In a nutshell, SLS is a surfactant; it surrounds molecules of oil and allows them to mix more readily with water, in turn making the oil much easier to wash away. Hooray! Squeaky clean hair! But maybe a little too clean? In addition to ridding you of the grime your hair might have accumulated over the days, SLS can sometimes go a little further and strip the natural oils which keep your hair and scalp healthy - stripping these can leave a scalp dry, flaky and itchy, something which is particularly problematic if, like me, your skin doesn't retain moisture properly anyway due to conditions such as eczema. The results will also vary between shampoos though, depending on which sulphate it contains (the laureth sulphates are generally somewhat more gentle than the lauryl sulphates), and the concentration of sulphate. 

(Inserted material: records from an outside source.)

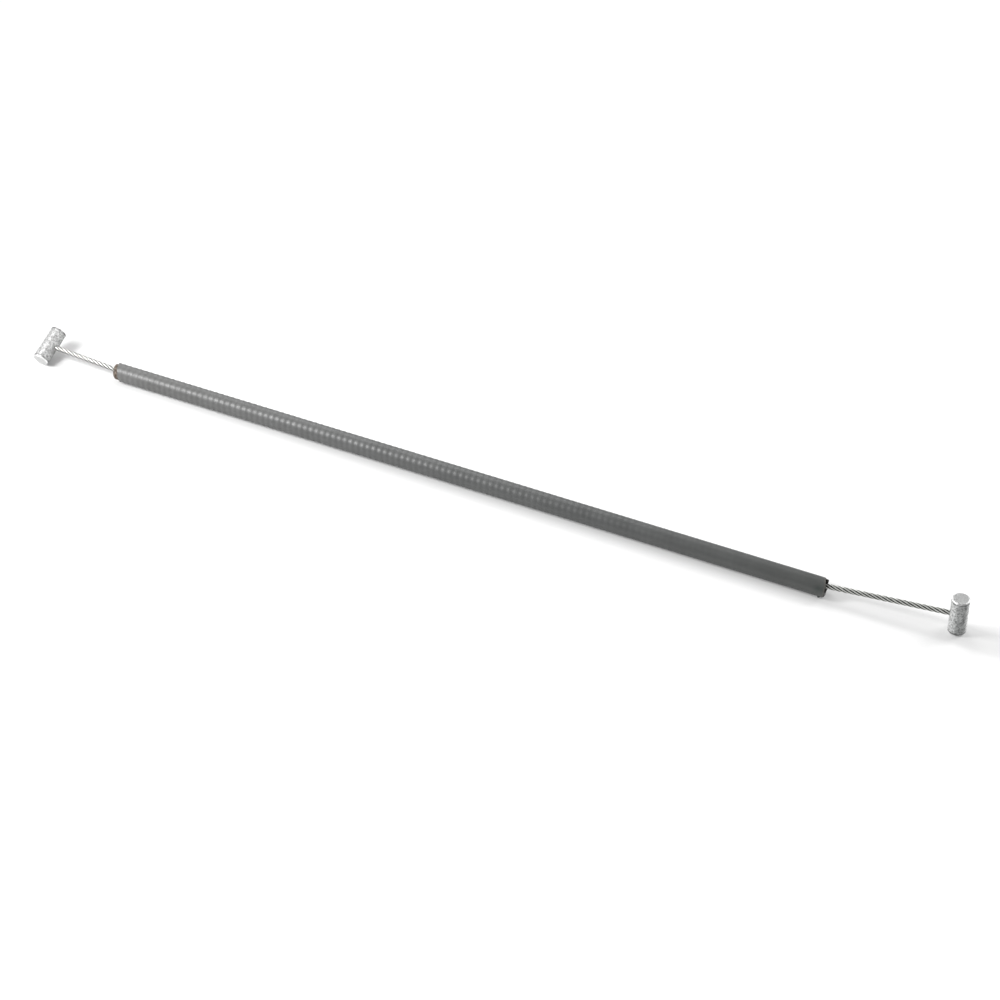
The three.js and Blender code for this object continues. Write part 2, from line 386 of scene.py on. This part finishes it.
# The barrels.
def barrel_profile():
    """The radius and height of each ring, from the lower face over both edges to the upper face."""
    rows = [(radius, -BARREL_LENGTH / 2) for radius in BARREL_FACE_RADII]
    for step in range(1, BARREL_EDGE_STEPS + 1):
        angle = math.pi / 2 * step / BARREL_EDGE_STEPS
        radius = BARREL_RADIUS - BARREL_EDGE + BARREL_EDGE * math.sin(angle)
        rows.append((radius, -BARREL_LENGTH / 2 + BARREL_EDGE - BARREL_EDGE * math.cos(angle)))
    lower_half = list(rows)
    wall = BARREL_LENGTH - 2 * BARREL_EDGE
    for step in range(1, BARREL_WALL_STEPS):
        rows.append((BARREL_RADIUS, -BARREL_LENGTH / 2 + BARREL_EDGE + wall * step / BARREL_WALL_STEPS))
    return rows + [(radius, -height) for radius, height in reversed(lower_half)]


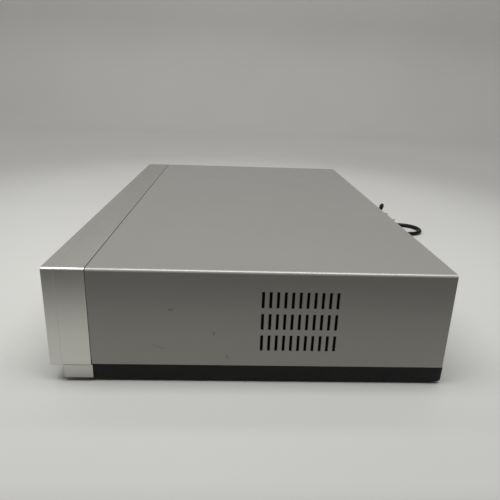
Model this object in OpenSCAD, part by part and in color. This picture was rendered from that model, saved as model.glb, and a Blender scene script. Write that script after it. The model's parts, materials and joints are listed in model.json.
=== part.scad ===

It's no secret that SLS is known to be an irritant to the skin and eyes, but it's important to consider the amount of time it actually spends in contact with your skin. Studies have shown that a 2% concentration of SLS on the skin for 1 hour is sufficient to cause irritation, but come on - who leaves their shampoo on for an hour?! Get real, gang. Although it's very difficult to find data regarding the % of sulphates in shampoos (seriously Google, help me out here), the fact that it is only in contact with the scalp for a relatively short period makes it well tolerated by most - but do be sure to rinse your hair thoroughly!

In short, if you're suffering with a dry scalp and hair, SLS/sulphate free shampoos might be worth a shot. Those of you with coloured hair might also benefit, as in addition to stripping moisture, sulphates can have the same effect on colour. But most importantly, sulphates are not the devil. I get sick to my back teeth reading sensationalist posts across the net about how dreadful this ingredient is ("people clean ENGINES with it! HOW IS THAT SAFE ON YOUR HAIR?!"), and people should know that if their sulphate containing shampoo is working for them - that's just fine! But in the same breath, every scalp is different, and if yours is suffering then maybe SLS or other sulphates aren't for you.

As a side note, despite the focus here being on haircare, SLS does crop up in a multitude of other products, including shower gel and toothpaste. SLS free shower gels can benefit skin in the same way SLS free shampoos can for hair - I personally like the Dr Organics range at Holland and Barrett for their shampoos/conditioners/shower gels/all sorts of other interesting products - the range is huge, so have a browse! With regards to toothpastes however, some studies have suggested that SLS may be involved in recurrent mouth ulcers - the evidence isn't solid, but if it's something that effects you then there would be no harm in trialling an SLS free alternative (again, Dr Organics offer them, along with Euthymol and some of the Sensodyne range).